What the exercise asks:
Give the number of lines in this listing that contain the word "shown", and nothing else.

Exercise materials:
-- BEGIN --
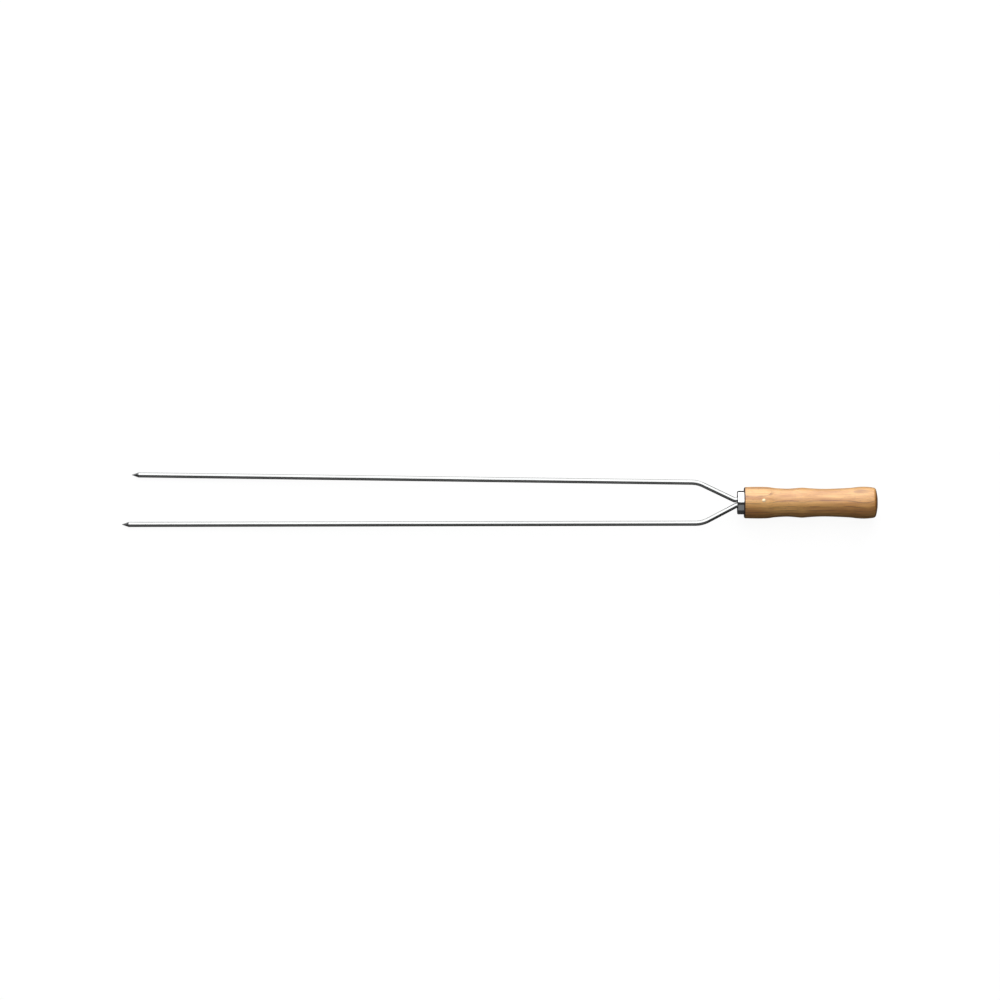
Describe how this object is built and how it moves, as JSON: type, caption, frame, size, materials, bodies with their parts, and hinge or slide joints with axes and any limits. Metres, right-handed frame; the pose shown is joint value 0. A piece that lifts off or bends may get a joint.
-- END --
-- BEGIN --
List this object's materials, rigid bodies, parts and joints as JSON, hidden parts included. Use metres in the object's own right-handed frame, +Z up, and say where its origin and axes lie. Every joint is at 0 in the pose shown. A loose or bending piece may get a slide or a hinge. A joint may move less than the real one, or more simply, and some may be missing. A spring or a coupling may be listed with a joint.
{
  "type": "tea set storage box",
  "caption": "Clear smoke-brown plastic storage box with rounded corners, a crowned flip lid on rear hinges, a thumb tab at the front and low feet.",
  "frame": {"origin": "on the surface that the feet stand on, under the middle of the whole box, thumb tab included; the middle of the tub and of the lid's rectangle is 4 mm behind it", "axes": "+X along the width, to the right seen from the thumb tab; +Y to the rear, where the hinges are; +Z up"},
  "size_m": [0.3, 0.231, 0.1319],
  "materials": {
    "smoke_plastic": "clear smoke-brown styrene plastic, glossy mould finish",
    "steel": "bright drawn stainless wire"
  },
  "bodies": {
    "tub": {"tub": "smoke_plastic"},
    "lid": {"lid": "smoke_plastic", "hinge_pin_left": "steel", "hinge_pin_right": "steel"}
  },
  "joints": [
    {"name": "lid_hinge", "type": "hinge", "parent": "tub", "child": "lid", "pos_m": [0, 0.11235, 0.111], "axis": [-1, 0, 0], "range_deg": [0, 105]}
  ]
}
-- END --
Solution for this task:
2